Lantas bagaimana BPA bisa meracuni tubuh manusia?
Guru besar Departemen Teknik Kimia Universitas Diponegoro, Prof. Dr Andri Cahyo Kumoro, S.T., M.T memberi pemahaman bagaimana zat BPA bisa lepas dari plastik polycarbonat.
Pelecutan zat BPA itu bisa terjadi apabila ada pemanasan dan gesekan. Dan kemungkinan terjadinya pelecutan atau migrasi BPA ke air yang paling mungkin terjadi di kota besar.
Misal galon guna ulang, kalau beredar di kota pasti frekwensinya lebih tinggi bila di banding bukan di kota.
"Di kota besar siklusnya lebih cepat. Di depo-depo isi ulang. Saya melihat di beberapa daerah membersihkan secara tradisional. Yang penting cepat, harusnya menggunakan sikat yang lembut sehingga kemungkinan kecil terjadinya pelecutan BPA," ungkap Prof. Andri.
Dengan fakta - fakta penelitian bahwa BPA sebagai salah satu faktor penyebabnya beberapa penyakit, dirinya sangat mendukung jika dilakukan pelabelan.
"Banyak konsumen tidak tahu simbol 7 itu artinya apa?

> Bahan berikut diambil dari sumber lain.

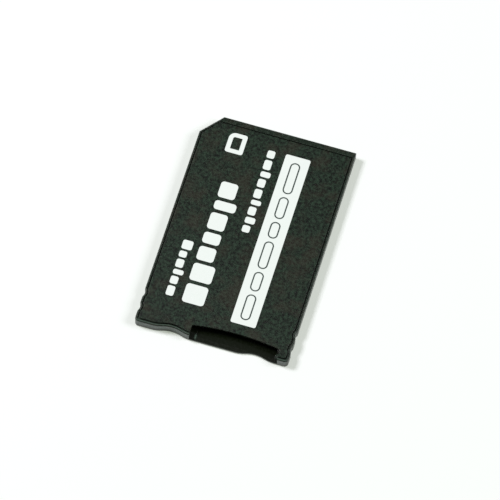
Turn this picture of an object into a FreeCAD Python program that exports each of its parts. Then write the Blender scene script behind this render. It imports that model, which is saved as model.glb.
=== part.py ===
import FreeCAD, Part
import math
import os
import re
import Sketcher

# A card adapter in millimetres. It is itself a thin plug-in card, and a smaller flash card slides
# into the slot at its near end. The origin is the middle of the underside, +X is to the right,
# +Y points to the contact end and +Z is up, through the printed cover.

SIZES = {
    # The outer form of the card
    "card_width": 20.0,
    "card_length": 31.0,
    "card_thickness": 1.6,
    "cut_across": 2.45,
    "cut_along": 2.9,
    "tray_corner_round": 0.5,
    "cover_corner_round": 0.3,
    "cover_thickness": 0.3,
    "cover_chamfer": 0.06,
    "base_chamfer": 0.1,
    "rim_width": 0.25,
    "rim_step": 0.12,
    "rim_chamfer": 0.1,
    "rim_gap": 0.15,
    "far_bar_width": 0.75,
    # The finger grip on both long sides, and the waved near edge
    "notch_length": 1.1,
    "notch_depth": 0.17,
    "notch_from_near": 2.0,
    "notch_spacing": 2.05,
    "wave_depth": 0.42,
    "left_wave_from_side": 2.25,
    "left_wave_past_bay": 0.21,
    "right_wave_from_side": 6.9,
    "right_wave_length": 5.1,
    # The tray's walls and floor
    "floor_thickness": 0.35,
    "side_wall": 0.7,
    "far_wall": 1.05,
    "near_wall": 1.9,
    "divider": 0.4,
    # The bay for the flash card
    "flash_width": 11.0,
    "flash_length": 15.0,
    "flash_nose_width": 9.7,
    "flash_shoulder": 6.4,
    "bay_clearance": 0.05,
    "bay_from_right": 1.76,
    "stop_clearance": 0.1,
    "lead_in_length": 0.3,
    "rail_height": 0.15,
    "rail_width": 0.8,
    "rail_from_near": 0.25,
    "rail_past_mouth": 1.0,
    "rail_lead_in": 0.12,
    # The mouth in the cover, where a thumb pushes the flash card home
    "mouth_margin": 0.4,
    "mouth_depth": 1.5,
    "mouth_crown": 0.43,
    "mouth_round": 0.4,
    "mouth_left_round": 0.2,
    "nub_from_near": 0.5,
    "nub_length": 0.35,
    "nub_reach": 0.02,
    # The circuit board and its fixings
    "board_thickness": 0.3,
    "board_clearance": 0.1,
    "peg_diameter": 0.8,
    "peg_clearance": 0.05,
    "peg_height": 0.2,
    "peg_margin": 1.3,
    "post_diameter": 1.0,
    "post_from_peg": 1.1,
    "post_clearance": 0.02,
    "pin_diameter": 0.6,
    "pin_clearance": 0.05,
    "pin_length": 0.45,
    "pin_near_margin": 1.1,
    "pin_spacing": 5.5,
    # The terminals on the underside, which the host device reads
    "terminal_count": 10,
    "terminal_pitch": 1.6,
    "terminal_width": 1.1,
    "terminal_length": 4.0,
    "terminal_thickness": 0.12,
    "terminal_from_far": 1.25,
    "window_clearance": 0.07,
    "entry_groove_depth": 0.15,
    # The springs that touch the flash card, and the moulded comb that keeps them apart
    "spring_count": 8,
    "spring_pitch": 1.1,
    "spring_width": 0.45,
    "spring_thickness": 0.1,
    "spring_reach": 2.8,
    "spring_rise": 0.3,
    "spring_tip_length": 0.5,
    "spring_tip_drop": 0.08,
    "spring_tail_length": 1.1,
    "spring_lift": 0.02,
    "comb_depth": 0.9,
    "comb_clearance": 0.02,
    "comb_front_wall": 0.4,
    "slot_clearance": 0.075,
    "leg_clearance": 0.1,
    "channel_depth": 0.12,
    "channel_clearance": 0.25,
    # The parts soldered on the board
    "chip_side": 5.0,
    "chip_height": 0.45,
    "chip_chamfer": 0.1,
    "dimple_diameter": 0.6,
    "dimple_depth": 0.08,
    "dimple_margin": 0.8,
    "solder_gap": 0.02,
    "passive_length": 1.0,
    "passive_width": 0.5,
    "capacitor_height": 0.5,
    "resistor_height": 0.35,
    "cap_length": 0.22,
    "cap_proud": 0.02,
    "capacitor_count": 3,
    "resistor_count": 4,
    "passive_pitch": 1.7,
    "passive_from_near": 3.4,
}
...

Hanya produsen yang paham atau mereka yang berkecimpung di bidang ini," ungkap Prof Andri.
Karena banyak masyarakat tidak paham kode-kode dalam kemasan tersebut, lebih baik kemasan mengandung BPA di beri label agar tidak dikonsumsi oleh bayi, balita dan janin pada ibu hamil.